If we assume that there is only one type of score, then it would not matter in the end whether a score giving probabilities, expectation values, or other measures. I would just say that it should be a number.

acesnik commented 6 years ago

That seems reasonable. I suppose we could require a header in the file format with a note on which score was used.

## fileformat=ProForma2.0
## scoretype=percentage
> header
PROT[Phospho|#mod:20]EOFORMS[Phospho|#mod:80]
acesnik commented 6 years ago

New issues to consider from this pull request https://github.com/topdownproteomics/sdk/pull/57

On range notation:

Is the amino acid T included in the range "A" within PROT[mass:19|A->]EOSFORMS[<-A]? If so, we might want to rethink this syntax as the arrows seem to indicate otherwise.
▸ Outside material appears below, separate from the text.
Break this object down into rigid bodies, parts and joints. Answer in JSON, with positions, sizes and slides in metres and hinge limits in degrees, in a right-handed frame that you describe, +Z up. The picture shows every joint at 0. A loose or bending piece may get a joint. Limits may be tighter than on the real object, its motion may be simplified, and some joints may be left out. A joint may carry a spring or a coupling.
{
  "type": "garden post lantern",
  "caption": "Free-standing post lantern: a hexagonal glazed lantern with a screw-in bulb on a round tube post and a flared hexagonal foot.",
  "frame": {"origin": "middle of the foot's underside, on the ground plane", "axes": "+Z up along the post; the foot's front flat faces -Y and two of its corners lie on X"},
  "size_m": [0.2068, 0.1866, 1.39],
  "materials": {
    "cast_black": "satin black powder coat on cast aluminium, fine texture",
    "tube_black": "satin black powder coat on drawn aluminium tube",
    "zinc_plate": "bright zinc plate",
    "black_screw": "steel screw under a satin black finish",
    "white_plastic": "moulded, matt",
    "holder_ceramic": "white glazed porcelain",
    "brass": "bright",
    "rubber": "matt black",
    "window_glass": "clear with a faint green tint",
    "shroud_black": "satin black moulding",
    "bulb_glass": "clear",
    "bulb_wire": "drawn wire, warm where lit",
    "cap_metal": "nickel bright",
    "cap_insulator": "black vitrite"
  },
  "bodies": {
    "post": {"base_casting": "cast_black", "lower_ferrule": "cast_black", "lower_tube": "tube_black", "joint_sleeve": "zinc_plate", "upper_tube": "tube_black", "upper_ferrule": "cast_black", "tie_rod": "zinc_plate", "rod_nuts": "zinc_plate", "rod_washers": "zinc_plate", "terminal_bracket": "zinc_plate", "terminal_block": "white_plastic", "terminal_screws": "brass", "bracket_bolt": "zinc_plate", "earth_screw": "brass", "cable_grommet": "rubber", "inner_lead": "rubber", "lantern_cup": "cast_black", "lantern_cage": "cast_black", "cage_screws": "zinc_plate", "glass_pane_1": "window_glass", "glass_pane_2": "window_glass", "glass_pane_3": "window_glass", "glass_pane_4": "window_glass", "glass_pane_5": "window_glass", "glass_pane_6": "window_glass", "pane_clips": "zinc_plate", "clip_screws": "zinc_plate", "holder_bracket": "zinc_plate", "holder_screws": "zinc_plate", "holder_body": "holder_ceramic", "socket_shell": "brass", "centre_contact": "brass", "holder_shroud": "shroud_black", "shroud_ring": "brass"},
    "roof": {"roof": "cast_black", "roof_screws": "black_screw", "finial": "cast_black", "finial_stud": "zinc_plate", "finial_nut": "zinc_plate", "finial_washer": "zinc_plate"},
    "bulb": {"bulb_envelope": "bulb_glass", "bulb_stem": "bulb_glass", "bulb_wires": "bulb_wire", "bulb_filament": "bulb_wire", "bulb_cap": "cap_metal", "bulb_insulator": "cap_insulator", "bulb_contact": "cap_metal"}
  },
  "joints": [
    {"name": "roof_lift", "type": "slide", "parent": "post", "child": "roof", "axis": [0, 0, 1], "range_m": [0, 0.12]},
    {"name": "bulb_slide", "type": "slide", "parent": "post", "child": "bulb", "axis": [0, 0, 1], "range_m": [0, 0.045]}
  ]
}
Thoughts?"

I see your point; it does point only to the internal sequence.

But I think this comes back to the left-right issue. Each tag pertains to the amino acid to the left in ProForma v1. I suppose we could go with one of the earlier suggestions PROT[mass:19|start:group1]EOSFORMS[end:group1] but that's a bit less readable.
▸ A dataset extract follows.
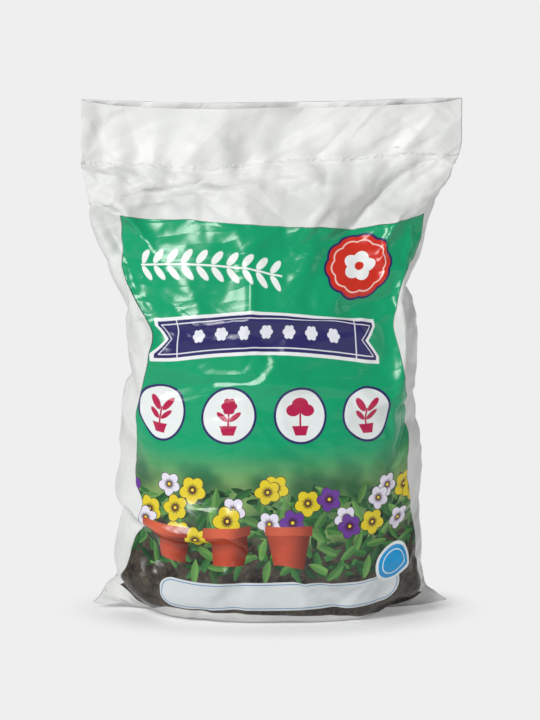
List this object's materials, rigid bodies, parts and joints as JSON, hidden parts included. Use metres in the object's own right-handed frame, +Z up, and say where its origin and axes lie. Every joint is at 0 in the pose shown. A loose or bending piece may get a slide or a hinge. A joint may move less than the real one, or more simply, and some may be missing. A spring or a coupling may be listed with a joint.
{
  "type": "compost bag",
  "caption": "Full upright film bag of potting compost, heat-sealed below its open lips, with a printed front panel and folded corners.",
  "frame": {"origin": "on the floor under the middle of the bag's bounding box", "axes": "+Z up to the mouth, the printed front faces -Y, +X to the right of someone facing the front"},
  "size_m": [0.35, 0.1826, 0.4709],
  "materials": {
    "film": "glossy white polythene film with a printed front panel, creased"
  },
  "bodies": {
    "root": {"bag": "film"}
  },
  "joints": []
}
Or we could consider something with the exclusive/inclusive mathematical range notation (0,5] etc. Perhaps PROT[mass:19|group1(T->]EOSFORMS[<-S)group1].

On unlocalized tags

The unlocalized tag on [mass:80|Phospho|<->]PROTEOSFORMS seems to be "homeless" and could be mistaken for an N-terminal modification. Maybe we should consider something that looks more like the prefix or terminal tags, e.g. [mass:80|Phospho]?PROTEOSFORMS. Thoughts?
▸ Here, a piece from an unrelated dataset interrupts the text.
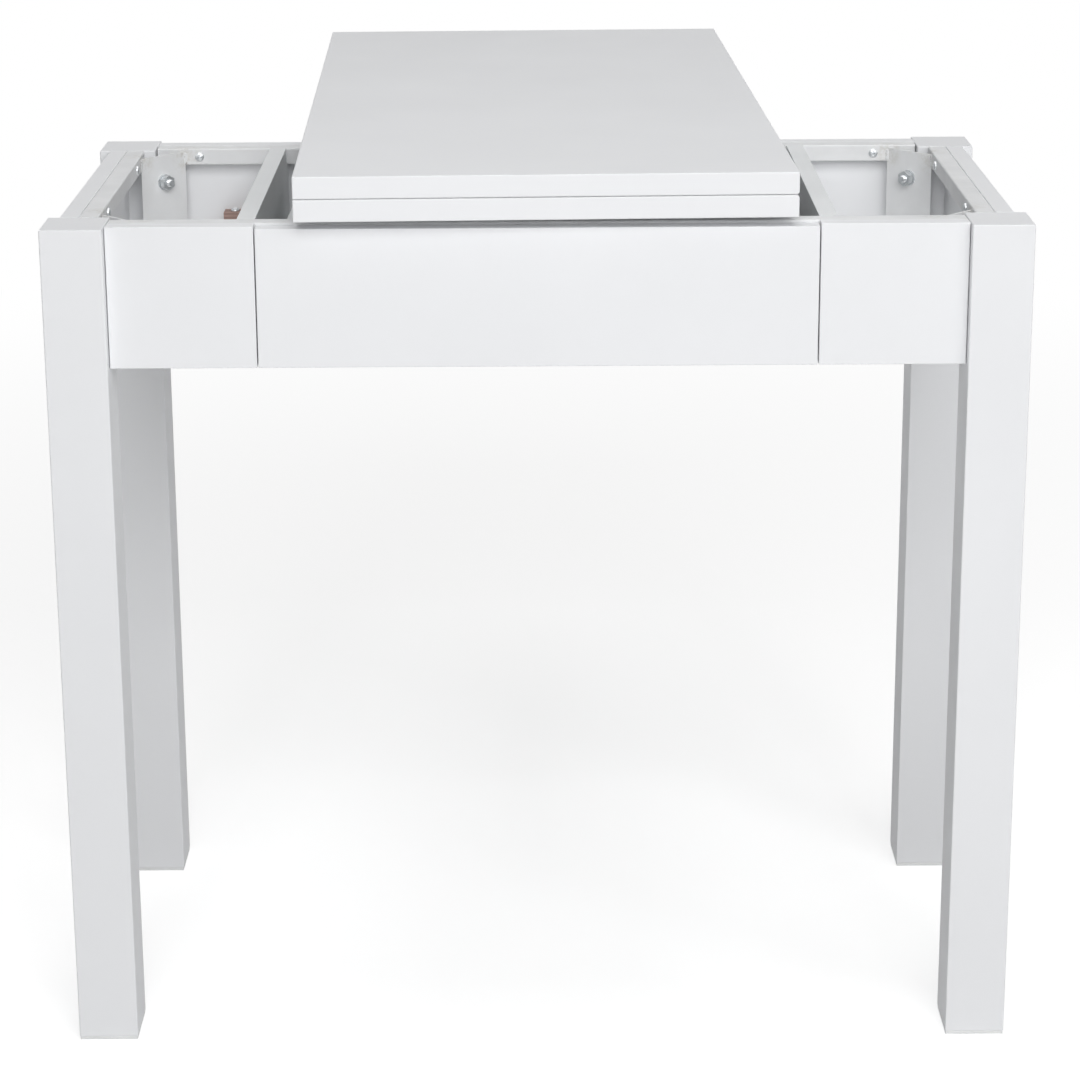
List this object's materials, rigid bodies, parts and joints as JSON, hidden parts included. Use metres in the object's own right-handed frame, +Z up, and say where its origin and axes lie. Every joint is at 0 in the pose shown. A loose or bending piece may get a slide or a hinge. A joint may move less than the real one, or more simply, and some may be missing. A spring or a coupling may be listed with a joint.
{
  "type": "folding kitchen table",
  "caption": "Slim kitchen table on square legs, with a drawer; its folded top turns on an off-centre pivot and unfolds to a square.",
  "frame": {"origin": "on the floor, under the middle of the box round the table as it stands, with its folded top turned across the frame", "axes": "+X to the right of a person at the drawer, +Y to the rear, away from the drawer, +Z up"},
  "size_m": [0.79, 0.8094, 0.75],
  "materials": {
    "leg_lacquer": "white satin lacquer",
    "board_lacquer": "white satin lacquer",
    "board_foil": "white satin foil",
    "raw_wood": "raw",
    "powder_coat": "white satin powder coat",
    "zinc_plate": "bright zinc plate",
    "bright_steel": "turned",
    "nylon": "moulded"
  },
  "bodies": {
    "frame": {"leg_front_left": "leg_lacquer", "leg_front_right": "leg_lacquer", "leg_rear_left": "leg_lacquer", "leg_rear_right": "leg_lacquer", "foot_plates": "nylon", "apron_rear": "board_lacquer", "apron_left": "board_lacquer", "apron_right": "board_lacquer", "front_panel_left": "board_lacquer", "front_panel_right": "board_lacquer", "rail_front": "powder_coat", "rail_rear": "powder_coat", "rail_left": "powder_coat", "rail_right": "powder_coat", "corner_plate_front_left": "powder_coat", "corner_plate_front_right": "powder_coat", "corner_plate_rear_left": "powder_coat", "corner_plate_rear_right": "powder_coat", "hanger_bolts": "zinc_plate", "bolt_washers": "zinc_plate", "bolt_nuts": "zinc_plate", "rail_screws": "zinc_plate", "partition_left": "board_foil", "partition_right": "board_foil", "fixing_block": "raw_wood", "block_screws": "zinc_plate", "pivot_beam": "powder_coat", "pivot_bush": "bright_steel", "thrust_washer": "nylon", "runner_fixed_left": "powder_coat", "runner_fixed_right": "powder_coat", "runner_screws": "zinc_plate"},
    "swivel_top": {"lower_leaf": "board_lacquer", "pivot_plate": "zinc_plate", "pivot_stud": "bright_steel", "stop_pin": "bright_steel", "lock_washer": "zinc_plate", "pivot_nut": "zinc_plate", "lower_leaf_screws": "zinc_plate", "top_glides": "nylon", "hinge_plates_lower": "zinc_plate", "hinge_pins_lower": "bright_steel"},
    "links": {"hinge_links": "bright_steel"},
    "flap": {"upper_leaf": "board_lacquer", "hinge_plates_upper": "zinc_plate", "hinge_pins_upper": "bright_steel", "upper_leaf_screws": "zinc_plate"},
    "drawer": {"drawer_front": "board_lacquer", "drawer_side_left": "board_foil", "drawer_side_right": "board_foil", "drawer_back": "board_foil", "drawer_bottom": "board_foil", "drawer_screws": "zinc_plate", "runner_moving_left": "powder_coat", "runner_moving_right": "powder_coat"},
    "front_rollers": {"roller_front_left": "nylon", "roller_front_right": "nylon"},
    "rear_rollers": {"roller_rear_left": "nylon", "roller_rear_right": "nylon"}
  },
  "joints": [
    {"name": "top_swivel", "type": "hinge", "parent": "frame", "child": "swivel_top", "pos_m": [0.1, -0.09753, 0.7115], "axis": [0, 0, 1], "range_deg": [-1.4, 178.6]},
    {"name": "top_fold", "type": "hinge", "parent": "swivel_top", "child": "links", "pos_m": [0.19453, 0.00481, 0.7285], "axis": [-0.0244, 0.9997, 0], "range_deg": [0, 90]},
    {"name": "flap_turn", "type": "hinge", "parent": "links", "child": "flap", "pos_m": [0.19453, 0.00481, 0.735], "axis": [-0.0244, 0.9997, 0], "range_deg": [0, 90]},
    {"name": "drawer_slide", "type": "slide", "parent": "frame", "child": "drawer", "axis": [0, -1, 0], "range_m": [0, 0.25]},
    {"name": "front_roller_spin", "type": "hinge", "parent": "frame", "child": "front_rollers", "pos_m": [0, -0.35683, 0.6067], "axis": [1, 0, 0], "range_deg": [0, 1600]},
    {"name": "rear_roller_spin", "type": "hinge", "parent": "drawer", "child": "rear_rollers", "pos_m": [0, -0.08083, 0.6063], "axis": [1, 0, 0], "range_deg": [0, 1600]}
  ],
  "couplings": [
    {"joint": "flap_turn", "follows": "top_fold", "ratio": 1},
    {"joint": "front_roller_spin", "follows": "drawer_slide", "rad_per_m": 111.11},
    {"joint": "rear_roller_spin", "follows": "drawer_slide", "rad_per_m": 111.11}
  ]
}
The confusion with N-terminal mods could be a problem, so we should consider that. That said, I think seeming homeless is the intent. We don't know what amino acid to assign it to. The question-mark notation does do a nice job of distinguishing these from N-terminal mods.

acesnik commented 6 years ago

https://github.com/topdownproteomics/sdk/pull/57#discussion_r216699023

acesnik commented 6 years ago

What about PRO[Phospho|#group]->TEOFORMS<-[#group] for ranges?

acesnik commented 6 years ago

It might be a bit weird to have the tag to the left of amino acids at the start of the range, but we are doing that with ? for unlocalized mods, now.